In November of 2017, Pastor Roosevelt Touissant was hearing the same prayer, over and over, from his congregants: “I pray that our president lets me stay in the US.” Pastor Touissant leads the Word of Life Church in Salisbury, MD, a small city on the Chesapeake Bay where as many as 15,000 Haitian immigrants live and work. Many have lived in this region for five, even ten years, first coming to work at the local meat factories but eventually settling down to raise a family. Pastor Touissant knows this reality all too well. Like many of his congregants, he also worked at a meat factory for many years after arriving in the US in the early 1990s.

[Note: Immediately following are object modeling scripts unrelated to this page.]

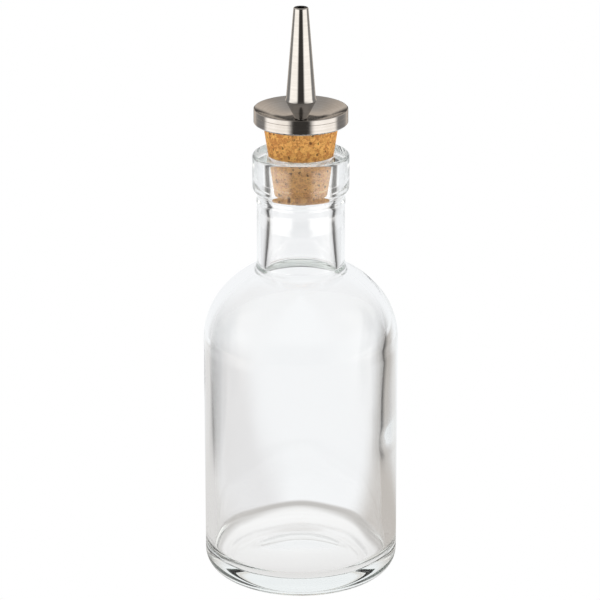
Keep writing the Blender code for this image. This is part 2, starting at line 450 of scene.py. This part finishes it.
# %% Turn the cork
cork_low, cork_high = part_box("cork_stopper")
CORK_TAPER = 0.146
CORK_EDGE = 0.5 * MM
CORK_GAP = 0.35 * MM
CORK_SIDES = 200
STEM_HOLE = 1.65 * MM
PIT_DEPTH = 0.10 * MM
PIT_SPACING = 0.9 * MM
SMALL_PITS = 2.3
SMALL_PIT_DEPTH = 0.5
SMOOTH_MARGIN = 2 * MM
cork_bottom_radius = cork_high.x - CORK_TAPER * (cork_high.z - cork_low.z)
cork_outline = spaced([
    (STEM_HOLE, cork_low.z),
    *arc((cork_bottom_radius - CORK_EDGE, cork_low.z + CORK_EDGE), CORK_EDGE, -90, 0, step=30),
    *arc((cork_high.x - CORK_EDGE, cork_high.z - CORK_EDGE), CORK_EDGE, 0, 90, step=30),
    (STEM_HOLE, cork_high.z),
], CORK_GAP)


def pitted(radius, height, angle):
    """Shallow pits, only ever inwards, so that the cork still goes into the mouth."""
    place = Vector((radius * math.cos(angle), radius * math.sin(angle), height)) / PIT_SPACING
    small = SMALL_PIT_DEPTH * max(0.0, noise.noise(place * SMALL_PITS))
    pit = max(0.0, noise.noise(place)) + small
    return radius - held((radius - STEM_HOLE) / SMOOTH_MARGIN) * PIT_DEPTH * pit, height


cork = turned("cork_plug", cork_outline, CORK_SIDES, pitted, bored=True)

# %% [markdown]
# Pressed cork is a warm orange tan. Close up it is a fine mottle of granules a little under a millimetre
# wide, some of them redder. A picture of cork would repeat and blur, so everything comes from the point
# itself: one Voronoi texture, bent a little by noise, gives each granule a tone of its own, and finer and
# broader noise soften it. The lower part, which sits in the mouth behind the glass, is painted paler: this is
# painted light, because less light reaches it through the glass.

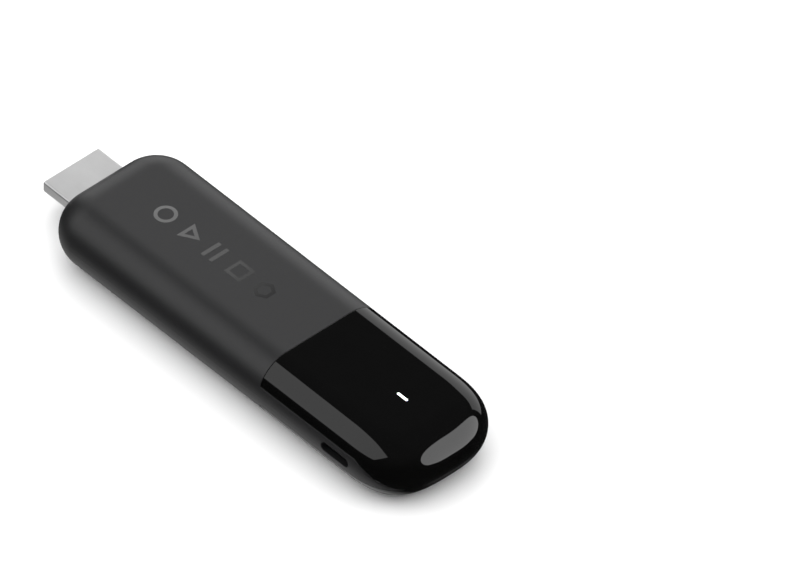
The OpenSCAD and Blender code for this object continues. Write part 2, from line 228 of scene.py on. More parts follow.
# ABS polished in the tool to piano black: sharp reflections with a very slight
# waviness from moulding, over a body that is almost fully black
def pianoBlackAbs():
    look = {"waveSize": 14 * mm, "waveHeight": 0.0016 * mm, "hazeSize": 3 * mm}
    material, tree, place = startMaterial("pianoBlackAbs")
    wave = addNode(tree, "ShaderNodeTexNoise", {"Scale": 1 / look["waveSize"], "Detail": 1.0},
                   {"Vector": place})
    haze = addNode(tree, "ShaderNodeTexNoise", {"Scale": 1 / look["hazeSize"], "Detail": 4.0},
                   {"Vector": place})
    colour = addNode(tree, "ShaderNodeMix",
                     {"data_type": "RGBA", 6: linear("#040404"), 7: linear("#060606")},
                     {0: haze.outputs["Fac"]})
    roughness = addNode(tree, "ShaderNodeMapRange", {**noiseSpan, "To Min": 0.02, "To Max": 0.035},
                        {"Value": haze.outputs["Fac"]})
    relief = addNode(tree, "ShaderNodeBump", {"Distance": look["waveHeight"]},
                     {"Height": wave.outputs["Fac"]})
    shader = addNode(tree, "ShaderNodeBsdfPrincipled", {"IOR": 1.5},
                     {"Base Color": colour.outputs[2], "Roughness": roughness.outputs["Result"],
                      "Normal": relief.outputs["Normal"]})
    addNode(tree, "ShaderNodeOutputMaterial", links={"Surface": shader.outputs["BSDF"]})
    return material


# sheet steel with bright nickel plating, rolled along the plug: satin, with
# faint lines along its length
def nickelPlatedSteel():
    look = {"lineSize": 0.16 * mm, "lineHeight": 0.0012 * mm, "stainSize": 2.5 * mm}
    material, tree, place = startMaterial("nickelPlatedSteel")
    drawn = addNode(tree, "ShaderNodeMapping", {"Scale": (0.04, 1, 1)},
                    {"Vector": place})
    lines = addNode(tree, "ShaderNodeTexNoise",
                    {"Scale": 1 / look["lineSize"], "Detail": 3.0, "Roughness": 0.6},
                    {"Vector": drawn.outputs["Vector"]})
    stain = addNode(tree, "ShaderNodeTexNoise", {"Scale": 1 / look["stainSize"], "Detail": 3.0},
                    {"Vector": place})
    colour = addNode(tree, "ShaderNodeMix",
                     {"data_type": "RGBA", 6: linear("#dadada"), 7: linear("#e3e3e3")},
                     {0: stain.outputs["Fac"]})
    roughness = addNode(tree, "ShaderNodeMapRange", {**noiseSpan, "To Min": 0.34, "To Max": 0.46},
                        {"Value": lines.outputs["Fac"]})
    relief = addNode(tree, "ShaderNodeBump", {"Distance": look["lineHeight"]},
                     {"Height": lines.outputs["Fac"]})
    shader = addNode(tree, "ShaderNodeBsdfPrincipled",
                     {"Metallic": 1.0, "Anisotropic": 0.3},
                     {"Base Color": colour.outputs[2], "Roughness": roughness.outputs["Result"],
                      "Normal": relief.outputs["Normal"]})
    addNode(tree, "ShaderNodeOutputMaterial", links={"Surface": shader.outputs["BSDF"]})
    return material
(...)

Yet in late November, a panic swept across this community as President Trump rescinded a special legal program known as Temporary Protected Status (TPS), which has long prevented certain Haitian immigrants from being deported. That program began in 2010 in an effort by the US government to help Haiti recover from the earthquake. TPS promised Haitians who had arrived in the US before 2010 that they would not be returned to Haiti until the conditions improved. Yet with poor infrastructure and a subsequent Cholera epidemic, the conditions in Haiti hardly improved, leading this “temporary” status to persist today. Now, after the Administration’s decision, as many as 2,000 Haitians in Salisbury may risk deportation back to Haiti.
In times of fear, misinformation spreads rapidly. Libraries Without Borders began working with Pastor Touissant at the Word of Life Church and the legal service organization Mid-Shore Pro Bono to design a program that would help congregants access reliable legal information and stem pernicious rumors about deportations. The Legal Literacy Initiative in Salisbury launched in May of 2018 as Libraries Without Borders trained local students and community leaders to conduct workshops on digital literacy and legal education every Saturday at the church.
Despite the plethora of reliable information online from veritable non-profits and government agencies, many members of the community lacked the digital skills to use an internet browser and sort through the advertisemens and fake results that might pop up on an initial search. These workshops took place weekly throughout the summer and engaged an average of 12 individuals per week. Many participants wanted to practice for the US citizenship exam but were unaware that the test prep materials are available for free online and with Haitian Creole translations. Through the digital literacy component, participants learned how to go online and access these resources from reliable sources. By the fourth week, the workshops had turned into ad hoc classrooms, as friends grouped together to study the citizenship questions that they found online.
These workshops culminated in a legal clinic, held on June 15, where more than 40 members of the Haitian community – most of them program participants – consulted with immigration attorneys. Meanwhile, the students and church leaders who ran the workshops have taken their digital and legal skills into the community, helping their other friends and neighbors find reliable information online.